A problem-solving mind is an important skill for big data engineers as complex and efficient models have to be created for processing a large amount of data.

SQL

SQL is an important skill for big data engineers to analyze and manipulate data with tools and databases like Apache Hadoop, Apache Spark, and NoSQL databases. SQL is used to gain valuable insights from large datasets and make data-driven decisions. Complex SQL queries have to be made to get insights and useful information from data.

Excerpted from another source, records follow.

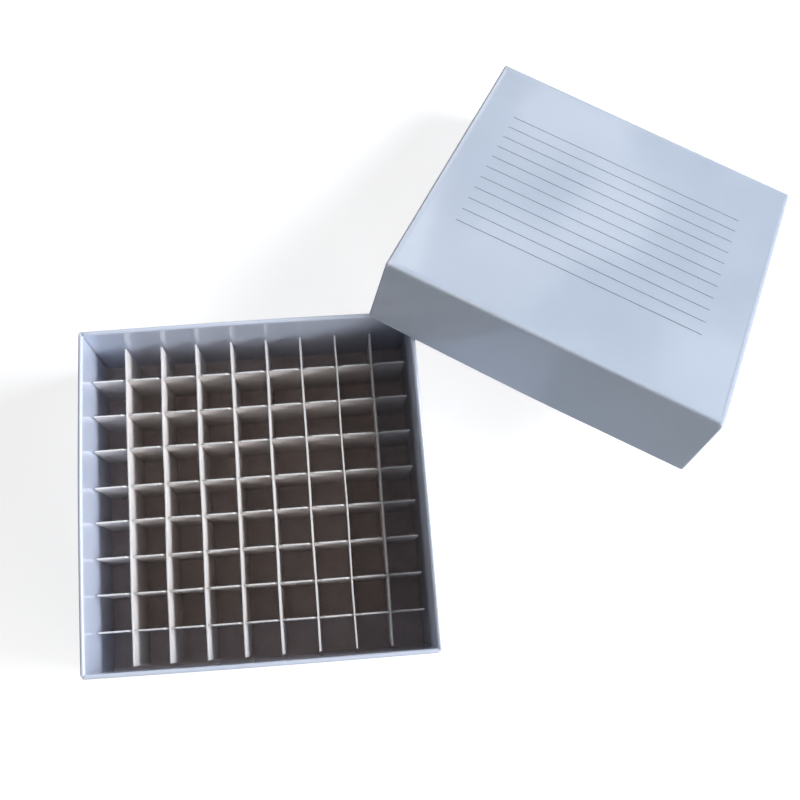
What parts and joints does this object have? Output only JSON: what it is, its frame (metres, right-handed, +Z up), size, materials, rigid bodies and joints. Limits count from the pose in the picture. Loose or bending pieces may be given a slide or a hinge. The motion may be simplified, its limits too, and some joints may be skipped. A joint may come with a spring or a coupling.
{
  "type": "cryogenic storage box",
  "caption": "Square paper-wrapped board box for freezer storage of vials: open tray with an interlocked card divider that lifts out, and a telescoping lid leaning on its corner.",
  "frame": {"origin": "centre of the base tray's underside, on the table", "axes": "+X to the right, towards the side where the lid leans; +Y to the back; +Z up, out of the tray's mouth"},
  "size_m": [0.2965, 0.2439, 0.0793],
  "materials": {
    "coated_wrap": "glossy film-coated paper",
    "grey_board": "matte uncoated grey paperboard",
    "stay_tape": "matte brown paper tape",
    "white_card": "satin white card with bright cut edges"
  },
  "bodies": {
    "base": {"base_wrap": "coated_wrap", "base_board_floor": "grey_board", "base_board_back": "grey_board", "base_board_left": "grey_board", "base_board_front": "grey_board", "base_board_right": "grey_board", "base_stay_1": "stay_tape", "base_stay_2": "stay_tape", "base_stay_3": "stay_tape", "base_stay_4": "stay_tape"},
    "divider_rows": {"row_strip_1": "white_card", "row_strip_2": "white_card", "row_strip_3": "white_card", "row_strip_4": "white_card", "row_strip_5": "white_card", "row_strip_6": "white_card", "row_strip_7": "white_card", "row_strip_8": "white_card"},
    "column_1": {"column_strip_1": "white_card"},
    "column_2": {"column_strip_2": "white_card"},
    "column_3": {"column_strip_3": "white_card"},
    "column_4": {"column_strip_4": "white_card"},
    "column_5": {"column_strip_5": "white_card"},
    "column_6": {"column_strip_6": "white_card"},
    "column_7": {"column_strip_7": "white_card"},
    "column_8": {"column_strip_8": "white_card"},
    "lid": {"lid_wrap": "coated_wrap", "lid_board_top": "grey_board", "lid_board_near": "grey_board", "lid_board_left": "grey_board", "lid_board_far": "grey_board", "lid_board_right": "grey_board", "lid_stay_1": "stay_tape", "lid_stay_2": "stay_tape", "lid_stay_3": "stay_tape", "lid_stay_4": "stay_tape"}
  },
  "joints": [
    {"name": "divider_lift", "type": "slide", "parent": "base", "child": "divider_rows", "axis": [0, 0, 1], "range_m": [0, 0.06]},
    {"name": "column_1_lift", "type": "slide", "parent": "divider_rows", "child": "column_1", "axis": [0, 0, 1], "range_m": [0, 0.034]},
    {"name": "column_2_lift", "type": "slide", "parent": "divider_rows", "child": "column_2", "axis": [0, 0, 1], "range_m": [0, 0.034]},
    {"name": "column_3_lift", "type": "slide", "parent": "divider_rows", "child": "column_3", "axis": [0, 0, 1], "range_m": [0, 0.034]},
    {"name": "column_4_lift", "type": "slide", "parent": "divider_rows", "child": "column_4", "axis": [0, 0, 1], "range_m": [0, 0.034]},
    {"name": "column_5_lift", "type": "slide", "parent": "divider_rows", "child": "column_5", "axis": [0, 0, 1], "range_m": [0, 0.034]},
    {"name": "column_6_lift", "type": "slide", "parent": "divider_rows", "child": "column_6", "axis": [0, 0, 1], "range_m": [0, 0.034]},
    {"name": "column_7_lift", "type": "slide", "parent": "divider_rows", "child": "column_7", "axis": [0, 0, 1], "range_m": [0, 0.034]},
    {"name": "column_8_lift", "type": "slide", "parent": "divider_rows", "child": "column_8", "axis": [0, 0, 1], "range_m": [0, 0.034]},
    {"name": "lid_lift", "type": "slide", "parent": "base", "child": "lid", "axis": [0.1915, 0.3252, 0.9261], "range_m": [0, 0.08]}
  ]
}
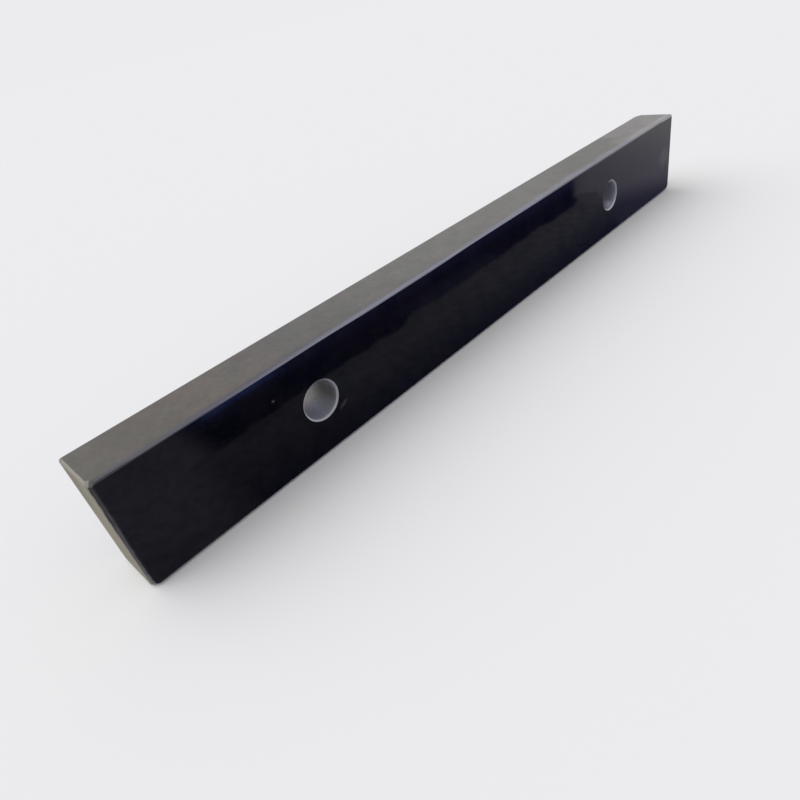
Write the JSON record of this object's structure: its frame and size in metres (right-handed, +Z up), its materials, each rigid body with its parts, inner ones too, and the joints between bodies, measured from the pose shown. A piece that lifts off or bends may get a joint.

Developing Your Big Data Skills

To develop your skills in the field of big data, you can do the following:

  • Have a strong understanding of concepts like machine learning and working with tools like Hadoop and programming languages.
  • You can take online courses or tutorials on platforms like Scaler to upgrade your skills. Reading blogs on big data can also help you to improve your knowledge of big data.
  • The best way to learn will be to work on projects that involve processing and analyzing real-world data using tools and programming languages like Python or R.
  • Share your interests in communities and connect with other learners and grow from asking questions in the community.
  • Attend online conferences and meetings that talk about the latest trends and new techniques in big data.

Conclusion

  • A big data engineer designs and implements the data infrastructures for an organization.
  • There is a high demand for big data engineers as multiple companies are starting to understand the business value of data.
  • The key skills of big data engineers include experience with computational tools, machine learning, programming knowledge, data visualization, and data warehousing.
  • Skills like Apache Hadoop, Spark, SQL, data mining, NoSQL, and machine learning are in high demand for the position of a big data engineer.
  • You can develop your skills as a big data engineer through various communities and online courses.
  • Try to build projects using big data, which can also be used to get a job as a big data engineer.